I got lost in Bloomingdales trying to find an exit. Everyone was wishing me a “good morning, hon.” I didn’t need a good morning; I was only looking for a way out.
I made it out of a different door than the one I entered and went to Fifth Avenue, the boulevard where this fabled Saks is rumored to lie.
The Saks underwear department was nine elevators up and even bleaker than Bloomingdales. They had quite a few Spanx bras, tops, and girdles, but they had probably only 15 pairs of Spanx undies total. Nobody was working in that windowless department, a dark cramped space which seemingly hadn’t been revamped since G-strings were invented. My phone didn’t work there; I don’t think time or space worked in there. The world contracted in the Saks lingerie department like so many women’s organs pressed under pairs and pairs of Spanx, the kind without the gusset holes. It was like a time before the pandemic up there, yet still lonely, my only companions formless imitation silk bridesmaids robes dangling from hangers and a few fleshy Spanx leotards, crushing the ether in place of an unruly human body.
I couldn’t bear it. As I exited, I found a Saks employee. Desperate for a tether to womankind, I made conversation. I asked her to show me where the Spanx were, even though I’d been milling around there for ten minutes already. She led me to this pair of faux leather pants, which yeah, I guess, are technically Spanx, though I don’t trust them. A pair of leggings on a hanger without a pair of legs inside of them for scale doesn’t really count as shapewear at all.
I reversed my course to Saks Off-Fifth, the behemoth nearby discount sister store. I blacked out down there. It was humid like a Midwestern basement after a July rainstorm, and all those discounted leather bags made me feel like I too was an emptied-out purse with a lining covered in lipstick stains. I found a voice memo in my phone from when I was there, and I vaguely recalled trying to record a country song playing on the PA system that I thought to be sinister.

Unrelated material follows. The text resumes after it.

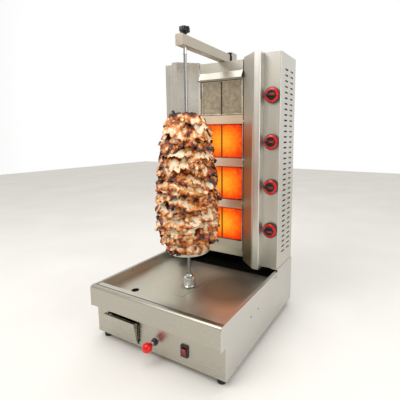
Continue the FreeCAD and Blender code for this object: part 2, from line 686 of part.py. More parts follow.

All that’s on the recording is the sound of my feet.
This was the entirety of their hosiery section.
All these formless V-shaped garments saddened me; like a uterus unstuffed or a bikini line shaved down to the bone. These underpants weren’t even on hangers like in the other stores, they were rumpled and discarded. They weren’t even Spanx.
I was ready to give up, but if I was going to do this the real way, then I would have to hit up one other place on my list: the Herald Square Macy’s. I walked ten blocks, took a bunch more elevators. Then my phone died, and I couldn’t get pictures.
I promise you, there were no Spanx there. This is what I wanted after all, no? Some confirmation that luxury PR firms were dodging my questions for a reason, and that their silence probably meant they knew something about what was coming soon that I didn’t? That my dogged but unfruitful research in the most compressed and unyielding corners of the internet must eventually amount to something? I wanted to see it for myself. And so I found what I’d wasted a day looking for: nothing. Or if not nothing, very little. Low stock.
My hunch was confirmed, but it didn’t feel good. My chest felt clammy and stiff, and my pants, of course, too tight.